Copy out every line that contains the word "from".

### Given material

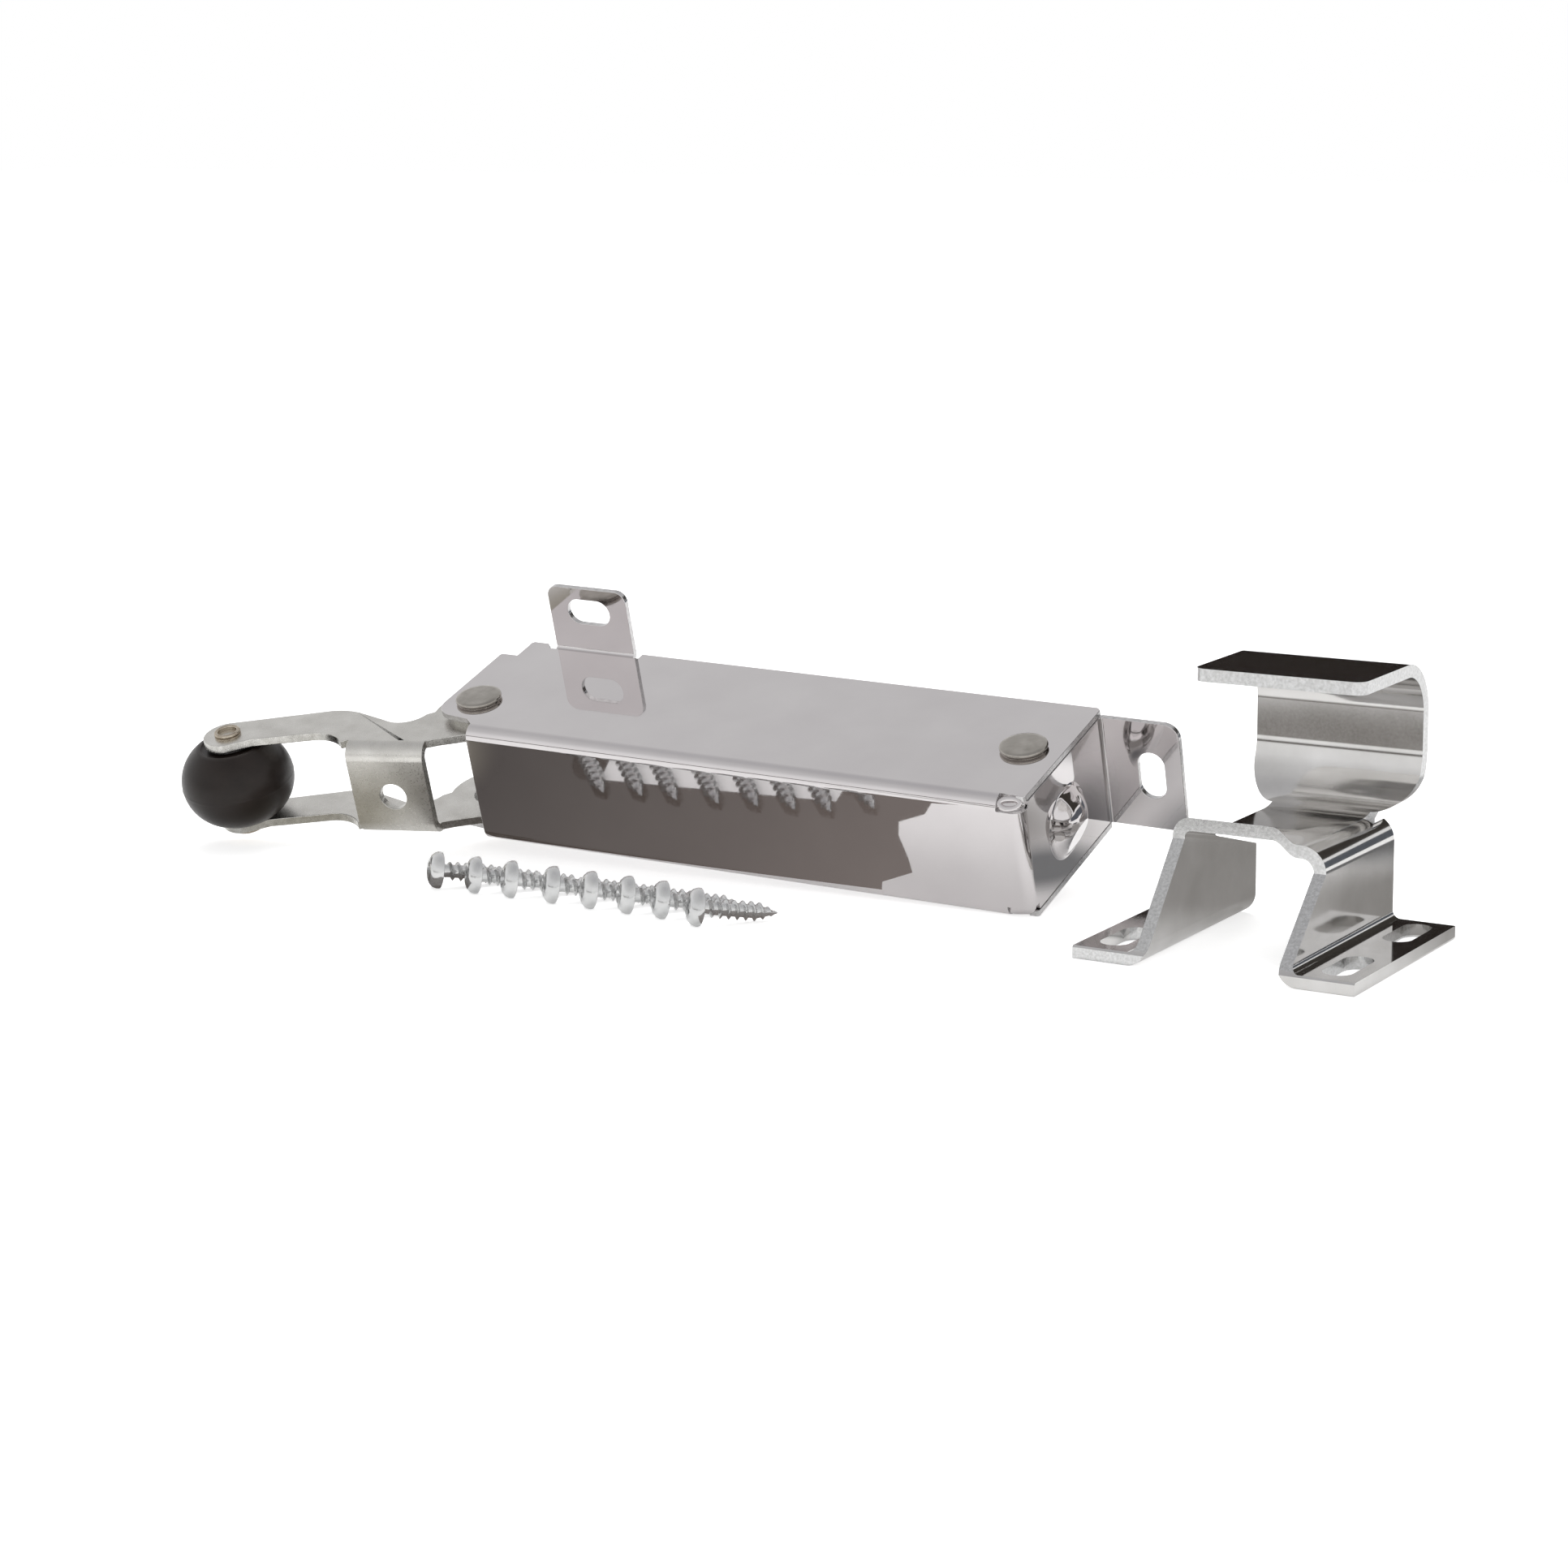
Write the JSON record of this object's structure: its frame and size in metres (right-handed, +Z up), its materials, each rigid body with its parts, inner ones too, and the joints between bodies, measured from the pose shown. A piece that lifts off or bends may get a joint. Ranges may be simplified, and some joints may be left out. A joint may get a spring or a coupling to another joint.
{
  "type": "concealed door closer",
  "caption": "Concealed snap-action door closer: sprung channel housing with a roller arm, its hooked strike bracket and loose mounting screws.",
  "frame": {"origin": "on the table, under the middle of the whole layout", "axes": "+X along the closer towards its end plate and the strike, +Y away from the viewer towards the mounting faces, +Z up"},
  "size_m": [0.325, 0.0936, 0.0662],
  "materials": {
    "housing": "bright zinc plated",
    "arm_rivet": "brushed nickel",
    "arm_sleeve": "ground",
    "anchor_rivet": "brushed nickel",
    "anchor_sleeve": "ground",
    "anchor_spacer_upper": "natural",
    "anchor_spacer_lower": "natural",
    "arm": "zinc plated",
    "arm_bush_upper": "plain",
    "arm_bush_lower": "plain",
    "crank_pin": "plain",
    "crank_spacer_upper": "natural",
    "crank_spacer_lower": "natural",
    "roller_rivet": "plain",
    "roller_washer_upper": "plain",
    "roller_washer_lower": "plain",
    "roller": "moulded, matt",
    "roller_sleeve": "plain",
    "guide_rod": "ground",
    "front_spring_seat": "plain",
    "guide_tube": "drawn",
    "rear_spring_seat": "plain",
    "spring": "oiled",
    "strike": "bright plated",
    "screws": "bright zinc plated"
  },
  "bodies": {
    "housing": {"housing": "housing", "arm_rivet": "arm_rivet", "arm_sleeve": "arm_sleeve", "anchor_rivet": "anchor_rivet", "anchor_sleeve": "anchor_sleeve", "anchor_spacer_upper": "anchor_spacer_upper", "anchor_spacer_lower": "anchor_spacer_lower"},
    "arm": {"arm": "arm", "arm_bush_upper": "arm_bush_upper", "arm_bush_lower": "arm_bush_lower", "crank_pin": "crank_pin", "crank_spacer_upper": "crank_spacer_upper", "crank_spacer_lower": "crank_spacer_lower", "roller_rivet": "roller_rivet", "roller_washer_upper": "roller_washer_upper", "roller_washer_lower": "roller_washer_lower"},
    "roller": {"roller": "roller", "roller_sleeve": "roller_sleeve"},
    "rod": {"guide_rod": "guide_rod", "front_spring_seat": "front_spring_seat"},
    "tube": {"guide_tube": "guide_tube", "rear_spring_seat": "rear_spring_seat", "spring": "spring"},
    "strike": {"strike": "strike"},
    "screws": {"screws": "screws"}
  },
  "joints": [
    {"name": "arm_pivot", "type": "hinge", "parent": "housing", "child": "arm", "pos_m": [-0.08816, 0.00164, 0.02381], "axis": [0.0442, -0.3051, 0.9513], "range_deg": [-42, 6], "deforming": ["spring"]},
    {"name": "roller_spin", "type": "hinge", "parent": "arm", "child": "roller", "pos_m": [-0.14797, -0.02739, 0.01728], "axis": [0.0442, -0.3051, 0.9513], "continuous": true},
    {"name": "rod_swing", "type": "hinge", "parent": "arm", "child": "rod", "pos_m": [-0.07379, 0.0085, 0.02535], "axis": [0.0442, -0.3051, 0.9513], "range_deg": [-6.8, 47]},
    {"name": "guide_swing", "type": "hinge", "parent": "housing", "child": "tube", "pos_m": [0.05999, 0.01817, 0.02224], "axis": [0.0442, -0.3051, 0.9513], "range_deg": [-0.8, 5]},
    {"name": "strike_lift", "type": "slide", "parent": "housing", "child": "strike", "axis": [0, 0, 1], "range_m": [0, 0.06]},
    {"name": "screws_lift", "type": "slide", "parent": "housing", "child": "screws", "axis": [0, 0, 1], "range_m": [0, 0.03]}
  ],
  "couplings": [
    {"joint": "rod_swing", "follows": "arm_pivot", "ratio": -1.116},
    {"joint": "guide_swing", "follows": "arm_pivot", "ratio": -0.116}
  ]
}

######

→ Response to this task:
Write the JSON record of this object's structure: its frame and size in metres (right-handed, +Z up), its materials, each rigid body with its parts, inner ones too, and the joints between bodies, measured from the pose shown. A piece that lifts off or bends may get a joint. Ranges may be simplified, and some joints may be left out. A joint may get a spring or a coupling to another joint.
  "frame": {"origin": "on the table, under the middle of the whole layout", "axes": "+X along the closer towards its end plate and the strike, +Y away from the viewer towards the mounting faces, +Z up"},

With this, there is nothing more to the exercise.